> _Problem to work on_: Pick out the lines containing "materials".
>>>>>
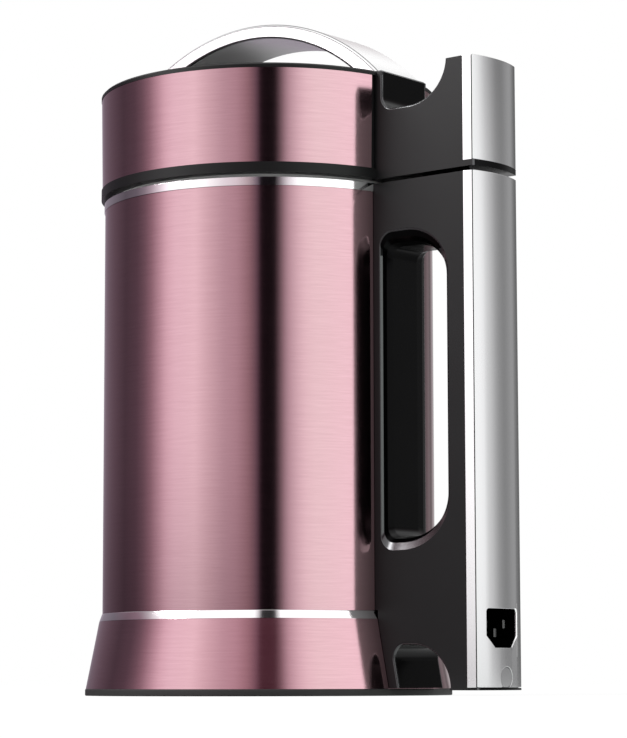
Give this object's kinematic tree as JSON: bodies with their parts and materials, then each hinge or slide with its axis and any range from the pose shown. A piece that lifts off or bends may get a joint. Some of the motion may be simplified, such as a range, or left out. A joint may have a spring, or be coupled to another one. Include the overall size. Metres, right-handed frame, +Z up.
{
  "type": "electric butter maker",
  "caption": "Upright butter maker: heated steel jug with a moulded side handle, and a lift-off motor head with an arch grip and a blade on a long shaft.",
  "frame": {"origin": "on the jug's axis, on the surface that the foot ring stands on", "axes": "+Z up along the jug's axis, +X towards the handle, +Y to the handle's left seen from the jug"},
  "size_m": [0.2262, 0.176, 0.3247],
  "materials": {
    "pink_steel": "brushed, rose coated",
    "bright_steel": "polished",
    "satin_silver": "satin",
    "black_plastic": "satin moulded",
    "panel_black": "gloss",
    "button_grey": "satin",
    "lens_white": "translucent",
    "stainless": "spun",
    "cast_aluminium": "cast",
    "heater_steel": "dull",
    "rubber_black": "matt",
    "silicone": "matt",
    "contact_brass": "plated",
    "screw_steel": "zinc plated",
    "lamination": "lacquered",
    "bearing_steel": "ground",
    "bush_bronze": "sintered",
    "board_green": "lacquered",
    "wire_sheath": "matt",
    "fan_plastic": "moulded"
  },
  "bodies": {
    "jug": {"foot_ring": "rubber_black", "base_cover": "black_plastic", "base_cover_screws": "screw_steel", "base_housing": "black_plastic", "base_skirt": "pink_steel", "lower_ring": "bright_steel", "outer_sleeve": "pink_steel", "upper_ring": "bright_steel", "inner_cup": "stainless", "heater_plate": "cast_aluminium", "heating_element": "heater_steel", "thermostat": "panel_black", "handle_body": "black_plastic", "handle_clamp": "screw_steel", "handle_screws": "screw_steel", "handle_strips": "bright_steel", "handle_foot": "black_plastic", "handle_face": "satin_silver", "inlet_housing": "black_plastic", "inlet_pins": "contact_brass", "screw_plug": "satin_silver", "handle_socket": "black_plastic", "socket_contacts": "contact_brass", "wiring_harness": "wire_sheath"},
    "head": {"head_housing": "black_plastic", "head_band": "pink_steel", "head_strips": "bright_steel", "head_face": "satin_silver", "head_plug": "black_plastic", "plug_pins": "contact_brass", "top_cover": "black_plastic", "control_panel": "panel_black", "led_lenses": "lens_white", "control_board": "board_green", "arch_handle": "bright_steel", "arch_screws": "screw_steel", "steel_bowl": "stainless", "seal_ring": "silicone", "shaft_tube": "stainless", "temperature_probe": "stainless", "motor_stator": "lamination", "motor_bracket_lower": "cast_aluminium", "motor_bracket_upper": "cast_aluminium", "motor_bearings": "bearing_steel", "motor_bolts": "screw_steel", "motor_mounts": "rubber_black", "motor_brushes": "panel_black", "power_board": "board_green", "shaft_bush": "bush_bronze", "shaft_seal": "rubber_black"},
    "rotor": {"drive_shaft": "bearing_steel", "rotor_core": "lamination", "commutator": "contact_brass", "cooling_fan": "fan_plastic", "blade": "stainless", "blade_nut": "stainless"},
    "start_button": {"start_button": "button_grey"},
    "time_button": {"time_button": "button_grey"},
    "temperature_button": {"temperature_button": "button_grey"},
    "clean_button": {"clean_button": "button_grey"}
  },
  "joints": [
    {"name": "head_lift", "type": "slide", "parent": "jug", "child": "head", "axis": [0, 0, 1], "range_m": [0, 0.25]},
    {"name": "blade_spin", "type": "hinge", "parent": "head", "child": "rotor", "pos_m": [0, 0, 0], "axis": [0, 0, 1], "continuous": true},
    {"name": "start_press", "type": "slide", "parent": "head", "child": "start_button", "axis": [0, 0, -1], "range_m": [0, 0.0008], "stiffness_N_per_m": 600},
    {"name": "time_press", "type": "slide", "parent": "head", "child": "time_button", "axis": [0, 0, -1], "range_m": [0, 0.0008], "stiffness_N_per_m": 600},
    {"name": "temperature_press", "type": "slide", "parent": "head", "child": "temperature_button", "axis": [0, 0, -1], "range_m": [0, 0.0008], "stiffness_N_per_m": 600},
    {"name": "clean_press", "type": "slide", "parent": "head", "child": "clean_button", "axis": [0, 0, -1], "range_m": [0, 0.0008], "stiffness_N_per_m": 600}
  ]
}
<<<<<
> _Reply to the exercise_:
Give this object's kinematic tree as JSON: bodies with their parts and materials, then each hinge or slide with its axis and any range from the pose shown. A piece that lifts off or bends may get a joint. Some of the motion may be simplified, such as a range, or left out. A joint may have a spring, or be coupled to another one. Include the overall size. Metres, right-handed frame, +Z up.
  "materials": {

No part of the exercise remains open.